The WSIS Stocktaking Report 2014 features key achievements by different stakeholders worldwide.

WSIS Success Stories provides a key reference point to WSIS projects which were awarded the 2014 WSIS Project Prizes.

What next?

The outcomes of the WSIS+10 High-Level Event have set the stage for further discussions on WSIS+10, including at the United Nations General Assembly and at the upcoming ITU Plenipotentiary Conference, to be held in Busan, Republic of Korea, from 20 October to 7 November 2014.

WSIS partners

The WSIS+10 High-Level Event, held as an extended version of the WSIS Forum, was hosted and coordinated by ITU, and co‑organized by ITU and the United Nations Educational, Scientific and Cultural Organization (UNESCO); United Nations Conference on Trade and Development (UNCTAD); and United Nations Development Programme (UNDP).

A number of agencies played a facilitating role: the Food and Agriculture Organization (FAO) of the United Nations; International Labour Organization (ILO); International Trade Centre (ITC); United Nations Department of Economic and Social Affairs (UNDESA); United Nations Office on Drugs and Crime (UNODC); Universal Postal Union (UPU); UN Women; World Meteorological Organization (WMO); World Health Organization (WHO); World Food Programme (WFP); World Intellectual Property Organization (WIPO), as well as the United Nations Regional Commissions.

The WSIS High-level Event was supported by governments and the private sector. The United Arab Emirates and Intel were strategic partners. Japan, Kuwait, Mexico, Oman, Poland, Qatar, Rwanda, Saudi Arabia and Switzerland provided support.
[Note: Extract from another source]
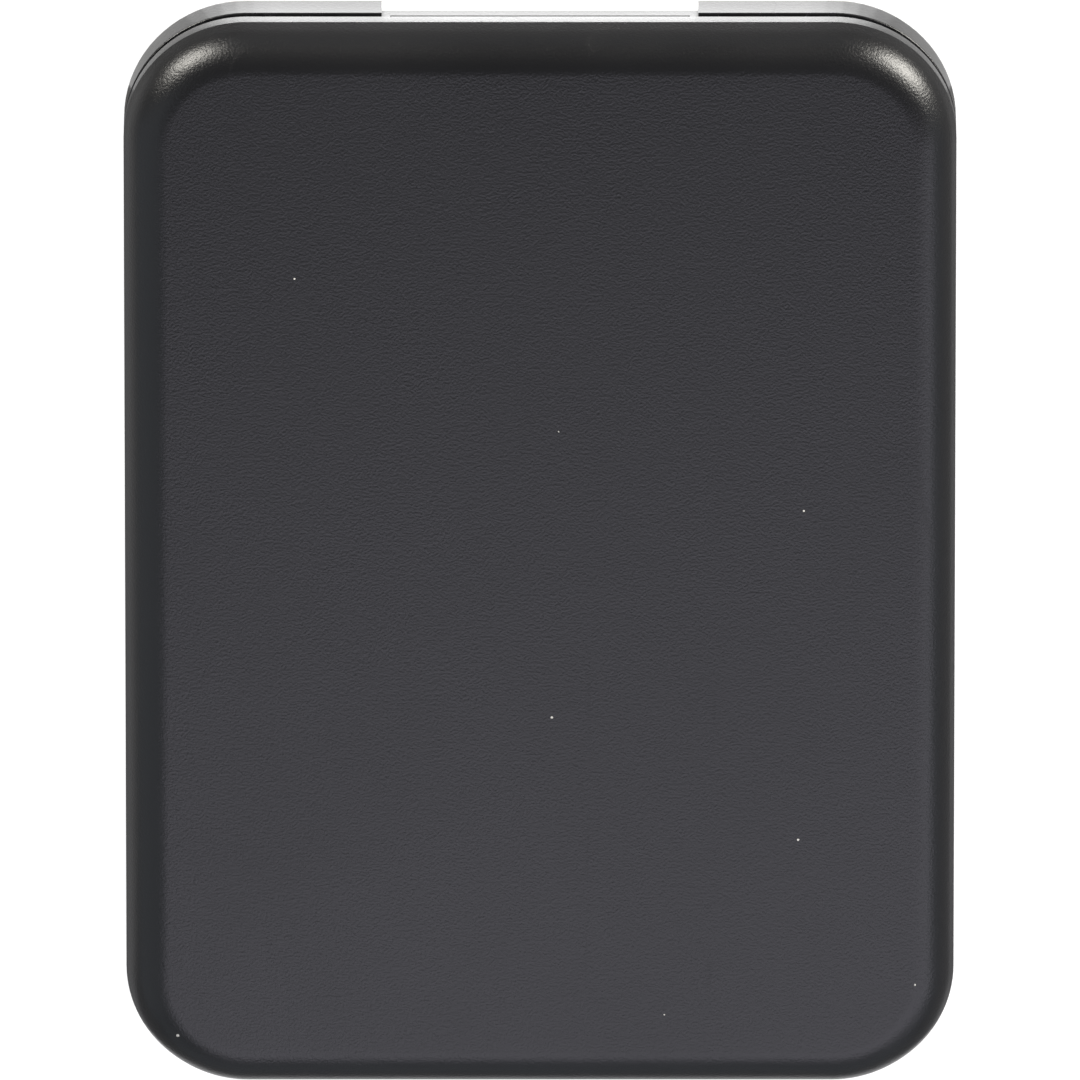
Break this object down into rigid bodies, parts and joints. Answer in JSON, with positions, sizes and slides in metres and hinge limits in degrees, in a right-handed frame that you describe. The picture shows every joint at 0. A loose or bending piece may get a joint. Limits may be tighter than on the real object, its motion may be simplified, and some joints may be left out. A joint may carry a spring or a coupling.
{
  "type": "logic analyzer",
  "caption": "Slim palm-size logic analyzer: two-shell black case with a probe connector bay at one end and a USB-C socket, status light and capture button at the other.",
  "frame": {"origin": "middle of the case, on the plane that the feet rest on", "axes": "+Z out of the cover's face, +Y towards the probe connector's end, X across the width"},
  "size_m": [0.08, 0.1084, 0.012],
  "materials": {
    "cover_shell": "fine-textured satin black",
    "tray_shell": "fine-textured satin black",
    "port_panel": "satin black",
    "screw_steel": "black zinc",
    "insert_brass": "turned",
    "label": "blank satin film",
    "sheet": "fibre sheet",
    "board": "solder mask",
    "foot_rubber": "matte",
    "gold_contact": "gold plated",
    "connector_plastic": "moulded",
    "socket_steel": "nickel plated",
    "button": "fine texture",
    "light_pipe": "clear",
    "chip_package": "moulded epoxy",
    "thermal_pad": "soft silicone",
    "heat_sink": "black anodised",
    "metal_lid": "lidded package",
    "ferrite": "ferrite",
    "tantalum": "moulded",
    "ceramic_part": "fired ceramic",
    "led": "clear lens"
  },
  "bodies": {
    "case": {"top_cover": "cover_shell", "bottom_tray": "tray_shell", "probe_port_panel": "port_panel", "usb_port_panel": "port_panel", "case_screws": "screw_steel", "threaded_inserts": "insert_brass", "blank_label": "label", "insulating_sheet": "sheet", "main_board": "board", "foot_front_left": "foot_rubber", "foot_front_right": "foot_rubber", "foot_rear_left": "foot_rubber", "foot_rear_right": "foot_rubber", "probe_header_pins": "gold_contact", "probe_header_housing": "connector_plastic", "usb_socket_shell": "socket_steel", "usb_socket_tongue": "connector_plastic", "usb_socket_contacts": "gold_contact", "switch_body": "connector_plastic", "light_pipe": "light_pipe", "fpga_chip": "chip_package", "thermal_pad": "thermal_pad", "heat_sink": "heat_sink", "memory_chip": "chip_package", "flash_chip": "chip_package", "clock_oscillator": "metal_lid", "usb_controller_chip": "chip_package", "usb_crystal": "metal_lid", "input_resistor_arrays": "ceramic_part", "surge_arrays": "chip_package", "voltage_regulators": "chip_package", "power_inductors": "ferrite", "bulk_capacitors": "tantalum", "ceramic_capacitors": "ceramic_part", "status_led": "led", "input_buffer_1": "chip_package", "input_buffer_2": "chip_package", "input_buffer_3": "chip_package", "input_buffer_4": "chip_package"},
    "capture_button": {"button_cap": "button", "switch_plunger": "connector_plastic"}
  },
  "joints": [
    {"name": "button_press", "type": "slide", "parent": "case", "child": "capture_button", "axis": [0, 1, 0], "range_m": [0, 0.00035], "stiffness_N_per_m": 1500}
  ]
}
Côte d’Ivoire, Tunisia, the International Federation for Information Processing (IFIP), the Internet Society (ISOC) and the Internet Corporation for Assigned Names and Numbers (ICANN) also contributed to the event.

Dr Touré said he was “delighted to see this year’s High-Level Event culminating with such strong commitment and support for the WSIS review process (WSIS+10) — from governments, from the private sector, from civil society, from academia, and from international organizations”. He expressed the hope to see the same spirit next year at the 2015 edition of the WSIS Forum, to be held in Geneva.